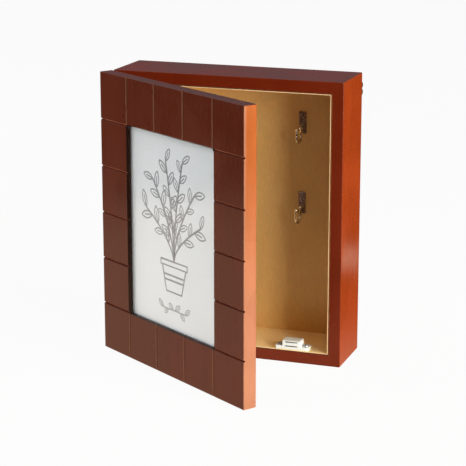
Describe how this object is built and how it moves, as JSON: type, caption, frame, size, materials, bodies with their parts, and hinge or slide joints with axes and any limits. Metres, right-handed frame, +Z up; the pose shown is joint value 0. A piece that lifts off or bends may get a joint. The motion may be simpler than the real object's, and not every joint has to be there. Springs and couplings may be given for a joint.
{
  "type": "key cabinet",
  "caption": "Shallow wooden wall cabinet for keys: hooks inside on a gold lining, and a hinged tile-grooved door with a picture window and a magnetic catch.",
  "frame": {"origin": "centre of the cabinet's underside", "axes": "+Z up, the open front and the door face -Y, the wall side faces +Y, and the hinges are on the -X side"},
  "size_m": [0.2126, 0.1857, 0.246],
  "materials": {
    "door_stain": "dark mahogany stain, satin lacquer",
    "board_stain": "red mahogany stain, satin lacquer",
    "back_fibreboard": "bare hardboard",
    "backing_fibreboard": "bare hardboard",
    "gold_lining": "thin board faced with fine gold paper",
    "hook_bronze": "antique bronze, rubbed bright on the wire",
    "catch_white": "white moulded plastic",
    "magnet": "sintered ferrite, matt",
    "bright_steel": "zinc-plated steel",
    "hanger_steel": "bronzed steel",
    "hinge_brass": "brushed brass",
    "button_steel": "nickel-plated steel",
    "window_glass": "clear picture glass",
    "card_print": "smooth printed card"
  },
  "bodies": {
    "cabinet": {"back_panel": "back_fibreboard", "bottom_board": "board_stain", "cabinet_hinge_screws": "hinge_brass", "cabinet_leaf_lower": "hinge_brass", "cabinet_leaf_upper": "hinge_brass", "catch_housing": "catch_white", "catch_magnet": "magnet", "catch_pole_lower": "bright_steel", "catch_pole_upper": "bright_steel", "catch_screws": "bright_steel", "hanger_plate_left": "hanger_steel", "hanger_plate_right": "hanger_steel", "hanger_screws": "hanger_steel", "hinge_pin_lower": "hinge_brass", "hinge_pin_upper": "hinge_brass", "hook_pins": "hook_bronze", "hook_plate_1": "hook_bronze", "hook_plate_2": "hook_bronze", "hook_plate_3": "hook_bronze", "hook_plate_4": "hook_bronze", "hook_plate_5": "hook_bronze", "hook_plate_6": "hook_bronze", "key_hook_1": "hook_bronze", "key_hook_2": "hook_bronze", "key_hook_3": "hook_bronze", "key_hook_4": "hook_bronze", "key_hook_5": "hook_bronze", "key_hook_6": "hook_bronze", "lining_back": "gold_lining", "lining_bottom": "gold_lining", "lining_left": "gold_lining", "lining_right": "gold_lining", "lining_top": "gold_lining", "side_left": "board_stain", "side_right": "board_stain", "top_board": "board_stain"},
    "door": {"door_frame": "door_stain", "glass_pane": "window_glass", "picture_card": "card_print", "backing_board": "backing_fibreboard", "strike_plate": "bright_steel", "strike_screws": "bright_steel", "door_leaf_lower": "hinge_brass", "door_leaf_upper": "hinge_brass", "door_hinge_screws": "hinge_brass", "turn_button_screws": "button_steel"},
    "turn_button_1": {"turn_button_1": "button_steel"},
    "turn_button_2": {"turn_button_2": "button_steel"},
    "turn_button_3": {"turn_button_3": "button_steel"},
    "turn_button_4": {"turn_button_4": "button_steel"}
  },
  "joints": [
    {"name": "door_hinge", "type": "hinge", "parent": "cabinet", "child": "door", "pos_m": [-0.10465, -0.0289, 0.123], "axis": [0, 0, -1], "range_deg": [-34, 146]},
    {"name": "turn_button_1_pivot", "type": "hinge", "parent": "door", "child": "turn_button_1", "pos_m": [-0.07948, -0.04998, 0.173], "axis": [0.5592, 0.829, 0], "range_deg": [-90, 90]},
    {"name": "turn_button_2_pivot", "type": "hinge", "parent": "door", "child": "turn_button_2", "pos_m": [0.0399, -0.1305, 0.173], "axis": [0.5592, 0.829, 0], "range_deg": [-90, 90]},
    {"name": "turn_button_3_pivot", "type": "hinge", "parent": "door", "child": "turn_button_3", "pos_m": [-0.07948, -0.04998, 0.073], "axis": [0.5592, 0.829, 0], "range_deg": [-90, 90]},
    {"name": "turn_button_4_pivot", "type": "hinge", "parent": "door", "child": "turn_button_4", "pos_m": [0.0399, -0.1305, 0.073], "axis": [0.5592, 0.829, 0], "range_deg": [-90, 90]}
  ]
}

Problem to solve: Reproduce the material above, every line of it, exactly.

Correct answer:
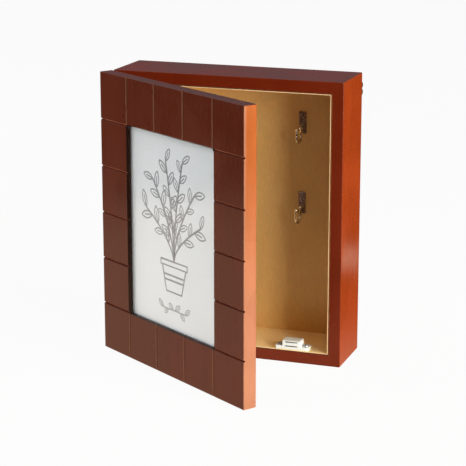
Describe how this object is built and how it moves, as JSON: type, caption, frame, size, materials, bodies with their parts, and hinge or slide joints with axes and any limits. Metres, right-handed frame, +Z up; the pose shown is joint value 0. A piece that lifts off or bends may get a joint. The motion may be simpler than the real object's, and not every joint has to be there. Springs and couplings may be given for a joint.
{
  "type": "key cabinet",
  "caption": "Shallow wooden wall cabinet for keys: hooks inside on a gold lining, and a hinged tile-grooved door with a picture window and a magnetic catch.",
  "frame": {"origin": "centre of the cabinet's underside", "axes": "+Z up, the open front and the door face -Y, the wall side faces +Y, and the hinges are on the -X side"},
  "size_m": [0.2126, 0.1857, 0.246],
  "materials": {
    "door_stain": "dark mahogany stain, satin lacquer",
    "board_stain": "red mahogany stain, satin lacquer",
    "back_fibreboard": "bare hardboard",
    "backing_fibreboard": "bare hardboard",
    "gold_lining": "thin board faced with fine gold paper",
    "hook_bronze": "antique bronze, rubbed bright on the wire",
    "catch_white": "white moulded plastic",
    "magnet": "sintered ferrite, matt",
    "bright_steel": "zinc-plated steel",
    "hanger_steel": "bronzed steel",
    "hinge_brass": "brushed brass",
    "button_steel": "nickel-plated steel",
    "window_glass": "clear picture glass",
    "card_print": "smooth printed card"
  },
  "bodies": {
    "cabinet": {"back_panel": "back_fibreboard", "bottom_board": "board_stain", "cabinet_hinge_screws": "hinge_brass", "cabinet_leaf_lower": "hinge_brass", "cabinet_leaf_upper": "hinge_brass", "catch_housing": "catch_white", "catch_magnet": "magnet", "catch_pole_lower": "bright_steel", "catch_pole_upper": "bright_steel", "catch_screws": "bright_steel", "hanger_plate_left": "hanger_steel", "hanger_plate_right": "hanger_steel", "hanger_screws": "hanger_steel", "hinge_pin_lower": "hinge_brass", "hinge_pin_upper": "hinge_brass", "hook_pins": "hook_bronze", "hook_plate_1": "hook_bronze", "hook_plate_2": "hook_bronze", "hook_plate_3": "hook_bronze", "hook_plate_4": "hook_bronze", "hook_plate_5": "hook_bronze", "hook_plate_6": "hook_bronze", "key_hook_1": "hook_bronze", "key_hook_2": "hook_bronze", "key_hook_3": "hook_bronze", "key_hook_4": "hook_bronze", "key_hook_5": "hook_bronze", "key_hook_6": "hook_bronze", "lining_back": "gold_lining", "lining_bottom": "gold_lining", "lining_left": "gold_lining", "lining_right": "gold_lining", "lining_top": "gold_lining", "side_left": "board_stain", "side_right": "board_stain", "top_board": "board_stain"},
    "door": {"door_frame": "door_stain", "glass_pane": "window_glass", "picture_card": "card_print", "backing_board": "backing_fibreboard", "strike_plate": "bright_steel", "strike_screws": "bright_steel", "door_leaf_lower": "hinge_brass", "door_leaf_upper": "hinge_brass", "door_hinge_screws": "hinge_brass", "turn_button_screws": "button_steel"},
    "turn_button_1": {"turn_button_1": "button_steel"},
    "turn_button_2": {"turn_button_2": "button_steel"},
    "turn_button_3": {"turn_button_3": "button_steel"},
    "turn_button_4": {"turn_button_4": "button_steel"}
  },
  "joints": [
    {"name": "door_hinge", "type": "hinge", "parent": "cabinet", "child": "door", "pos_m": [-0.10465, -0.0289, 0.123], "axis": [0, 0, -1], "range_deg": [-34, 146]},
    {"name": "turn_button_1_pivot", "type": "hinge", "parent": "door", "child": "turn_button_1", "pos_m": [-0.07948, -0.04998, 0.173], "axis": [0.5592, 0.829, 0], "range_deg": [-90, 90]},
    {"name": "turn_button_2_pivot", "type": "hinge", "parent": "door", "child": "turn_button_2", "pos_m": [0.0399, -0.1305, 0.173], "axis": [0.5592, 0.829, 0], "range_deg": [-90, 90]},
    {"name": "turn_button_3_pivot", "type": "hinge", "parent": "door", "child": "turn_button_3", "pos_m": [-0.07948, -0.04998, 0.073], "axis": [0.5592, 0.829, 0], "range_deg": [-90, 90]},
    {"name": "turn_button_4_pivot", "type": "hinge", "parent": "door", "child": "turn_button_4", "pos_m": [0.0399, -0.1305, 0.073], "axis": [0.5592, 0.829, 0], "range_deg": [-90, 90]}
  ]
}